The biggest advantage for ISU came in the backcourt, where Stinson and running mate Will Blalock dominated. Blalock was the on-court field general, posting a solid seven-to-one assist-to-turnover ratio, including several spectacular dimes. Stinson was…well…Stinson. In other words, simply sensational. He led the Cyclones with 30 points, and hit the biggest shot of the game when he buried the winning three-pointer with 14 seconds left. That shot overcame the two-point lead the Cavaliers had just grabbed – their only one in the second half – on a jumper by Gary Forbes with 27 seconds left.
"Curtis has the heart of a great white shark," Morgan said.
As is his trademark, the unflappable Stinson was nonchalant about the pressure he was facing that moment.
"I was just like I have to take this because I'm open," he said flatly.
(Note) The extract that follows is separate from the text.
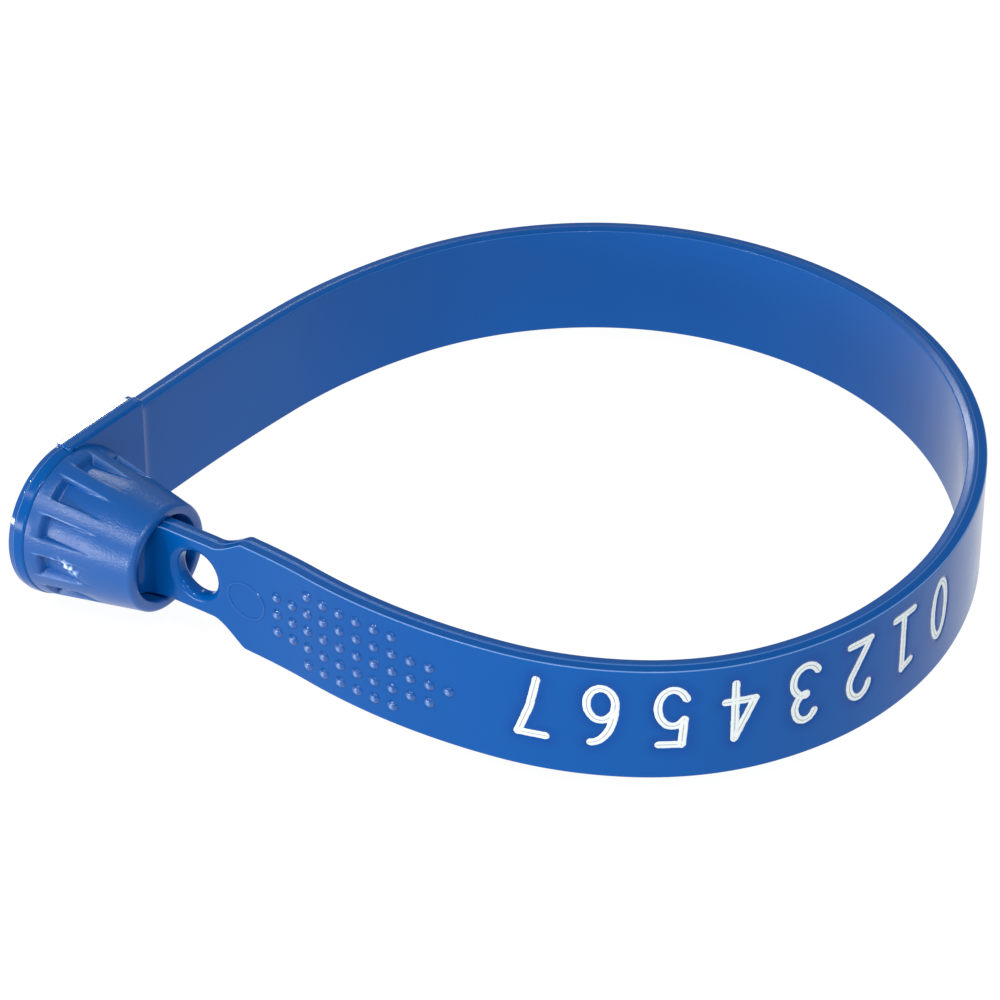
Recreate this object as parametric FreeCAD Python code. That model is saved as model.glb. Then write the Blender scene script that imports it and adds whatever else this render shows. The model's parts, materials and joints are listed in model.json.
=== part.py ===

Gillen said it was the dagger that ultimately unhinged his Cavaliers' gutsy rally.
"He's a tremendous player," Gillen said. "We couldn't stop him. I knew he'd play well on national television."
So how did the Cyclones turn it around so quickly against a quality foe on the heels of last week's woodshed beating at Northern Iowa?
"We knew we had to bounce back," Blalock said. "We knew we screwed up against UNI and we had to make up for it."
ISU's win snapped its dubious streak of nine straight losses on either ESPN or ESPN2, dating back to 2001. When queried about the possibility of continuing this home-and-home series following the loss, Gillen politely demurred.
Next season, the Mediacom Cyclone Capital Classic will move from Hilton Coliseum to the brand new Iowa Events Center in Des Moines. Don't look for the Cavaliers to make a return trip.